• Stated exercise: Copy out exactly the lines from the start of the data to the line containing "const TURNED_SIDES = 24;". Include both.

____ Data block

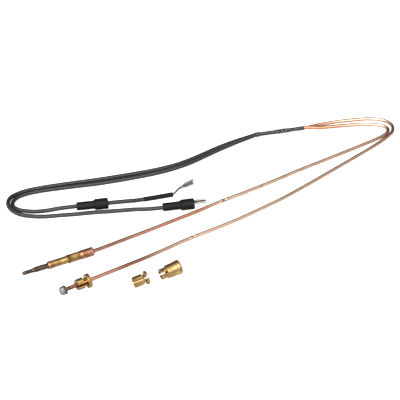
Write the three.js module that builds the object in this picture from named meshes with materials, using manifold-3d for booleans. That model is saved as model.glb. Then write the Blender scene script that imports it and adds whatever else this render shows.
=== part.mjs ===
// Interrupted gas thermocouple, laid out on a flat surface with its two spare fittings.
// Millimetres, +Z up, the surface is z = 0. Two copper leads run side by side to a hairpin and back
// to a joint under black shrink sleeve. There each inner conductor goes over to a black sleeved wire.
import * as THREE from "three";
import { mergeVertices } from "three/addons/utils/BufferGeometryUtils.js";
import Module from "manifold-3d";

const wasm = await Module();
wasm.setup();

// ---- driving dimensions ----
const GAP = 0.3; // between pieces that touch on the real object
const LEAD_RADIUS = 1.6;
const LEAD_BORE = 1.15;
const LEAD_CORE = 0.75;
const WIRE_RADIUS = 1.8; // braided sleeving
const WIRE_BORE = 1.2;
const WIRE_CORE = 0.8;
const END_SLEEVE_RADIUS = 2.4;
const TUBE_SIDES = 8;
const CORE_SIDES = 6;
const TURNED_SIDES = 24;

const SENSOR = { x: -140.4, y: -80.4, z: 3.85, yaw: 25.4 }; // front face of the brass sleeve
const MAGNET = { x: -128.3, y: -112.6, z: 6.0, yaw: 30 }; // contact face of the button
const JOINT = { x: 57.3, y: 92.7, z: 3.8, yaw: 12.5, roll: -40 }; // middle of the shrink sleeve
const COVER_A = { x: -107.8, y: -7.4, z: 4.8, yaw: 9 }; // middle of the cover on wire A
const COVER_B = { x: -34.3, y: -8.2, z: 4.8, yaw: 10 }; // middle of the cover on wire B
const TERMINAL_A = { x: -32.8, y: 17.2, z: 2.95, yaw: 33.5, roll: 70 }; // rear of its crimp barrel
const LOOSE_NUT = { x: -69.9, y: -101.2, yaw: 25.5, roll: 34 };
const ADAPTOR = { x: -48.2, y: -92.3, yaw: 28.6, roll: 42 };

const LEAD_SPACING = 1.8; // half the distance between the two leads in the joint
const WIRE_SPACING = 2.0; // the same for the two wires
const LEAD_END = 8; // where the copper leads stop, from the joint's middle
const WIRE_END = -21.2; // where the sleeving of the wires stops
const COLLAR_EXIT = -24; // where the wires begin to bend
const FERRULE_END = 15.7; // from the contact face
const SENSOR_LEAD_START = 14; // from the sleeve's front face
const TERMINAL_LENGTH = 13.3;
const TERMINAL_B = [10.9, 1.3, 1.2]; // rear of its crimp barrel, in the frame of cover B
const CRIMP = 3.2; // length of a crimp barrel

const NUT = {
  barrel: 4.75, length: 6.2, neck: 3.2, neckLength: 2.9, head: 6, headLength: 3.2, bore: 1.95, slot: 3.6,
};
const SPARE = {
  barrel: 4.7, length: 8.2, neck: 3.3, neckLength: 2.4, head: 5.75, headLength: 2.3, bore: 1.95, slot: 1.5,
};
const NUT_START = 14.6; // front of the gland nut's barrel, from the contact face

// ---- materials ----
function finish(color, roughness, metalness) {
  return new THREE.MeshStandardMaterial({ color, roughness, metalness });
}
const MATERIALS = {
  copper: finish(0xc9876a, 0.3, 1),
  brass: finish(0xc9a456, 0.28, 1),
  steel: finish(0x4a423c, 0.5, 0.8),
  tinned: finish(0xc9c9c6, 0.35, 1),
  washer: finish(0x3f4034, 0.8, 0),
  insulation: finish(0xd9d4c6, 0.8, 0),
  shrink: finish(0x1b1a1b, 0.3, 0),
  sleeving: finish(0x3a3736, 0.65, 0),
  cover: finish(0x121212, 0.7, 0),
  solder: finish(0x8d8d8a, 0.45, 1),
};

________

• Output of the task:
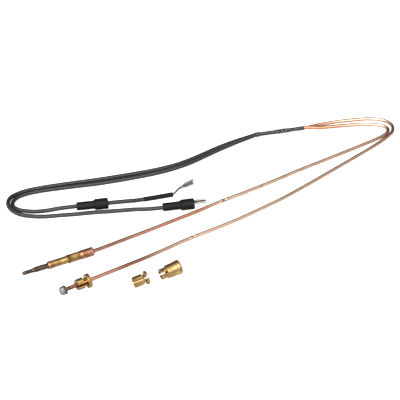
Write the three.js module that builds the object in this picture from named meshes with materials, using manifold-3d for booleans. That model is saved as model.glb. Then write the Blender scene script that imports it and adds whatever else this render shows.
=== part.mjs ===
// Interrupted gas thermocouple, laid out on a flat surface with its two spare fittings.
// Millimetres, +Z up, the surface is z = 0. Two copper leads run side by side to a hairpin and back
// to a joint under black shrink sleeve. There each inner conductor goes over to a black sleeved wire.
import * as THREE from "three";
import { mergeVertices } from "three/addons/utils/BufferGeometryUtils.js";
import Module from "manifold-3d";

const wasm = await Module();
wasm.setup();

// ---- driving dimensions ----
const GAP = 0.3; // between pieces that touch on the real object
const LEAD_RADIUS = 1.6;
const LEAD_BORE = 1.15;
const LEAD_CORE = 0.75;
const WIRE_RADIUS = 1.8; // braided sleeving
const WIRE_BORE = 1.2;
const WIRE_CORE = 0.8;
const END_SLEEVE_RADIUS = 2.4;
const TUBE_SIDES = 8;
const CORE_SIDES = 6;
const TURNED_SIDES = 24;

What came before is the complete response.